The Exponential Nature of Lines of Code

The faster your codebase grows, the less of it people will understand. When people don’t understand all of the code, they don’t see global patterns, and so they will reinvent little wheels all over the place. In theory, the development leads and the architects are supposed to watch out for these issues, but there are always places where redundant code can hide, and as the code continues to grow, even this watchdog function breaks down. Soon you have people who are intimately familiar with only a couple of modules in the system, and so replication across modules becomes difficult to spot. As the line-count continues to rise, the percentage of the code that each person really knows decreases, compounding the problem. Welcome to exponential code growth.

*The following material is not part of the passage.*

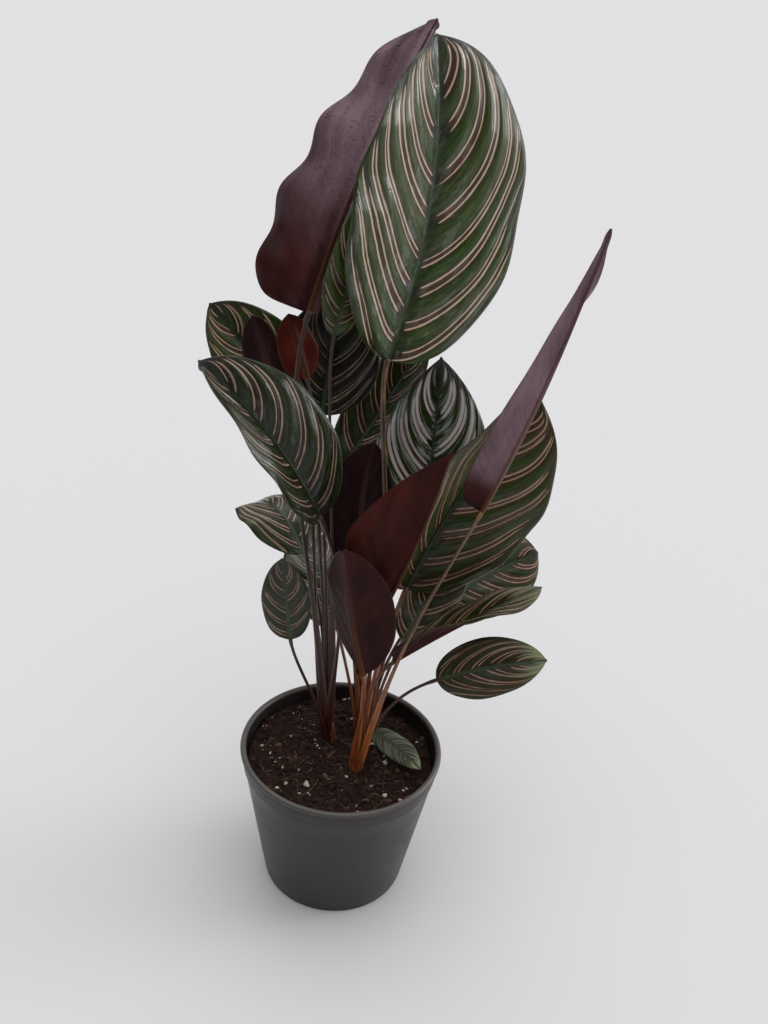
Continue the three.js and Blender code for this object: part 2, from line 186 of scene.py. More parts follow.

From Jason Marshall’s Software Weblog via Ned Batchelder

Unfortunately this is very true…

It’s hard work to keep code under control and it’s easy not to notice the point when things start to slide and the decay starts to set in and entropy takes over. A shortcut for the best of reasons here, a little copy and paste there and suddenly you have duplication; add a splash of schedule pressure and a handful of inexperience and complexity starts to flourish…

I find it useful to use slices of otherwise dead time for ‘weeding’ code; reading a random block of code, looking for simple cleanups, small refactorings or reductions, looking for duplication, remembering what this bit does and the patterns we used when we did this bit, searching for and removing potential rot… It’s a useful way to use those 20 minutes between meetings, or the half an hour at the end of the day when it’s too late to start something new. Pull a fresh copy of code from the source control system, drop into a random area, weed for a bit and, if you’ve made changes and you’re happy with them, and the tests pass, check it in, if not either throw it away or leave it for later…

Unfortunately, it’s far easier to write lots of complex code than write a small amount of simple code that solves the same problem. Simplicity is hard and only seems to come after multiple iterations. Sometimes clarity only comes if you walk away from a piece of code and come back with fresh eyes…

As ever, refactoring is risk management…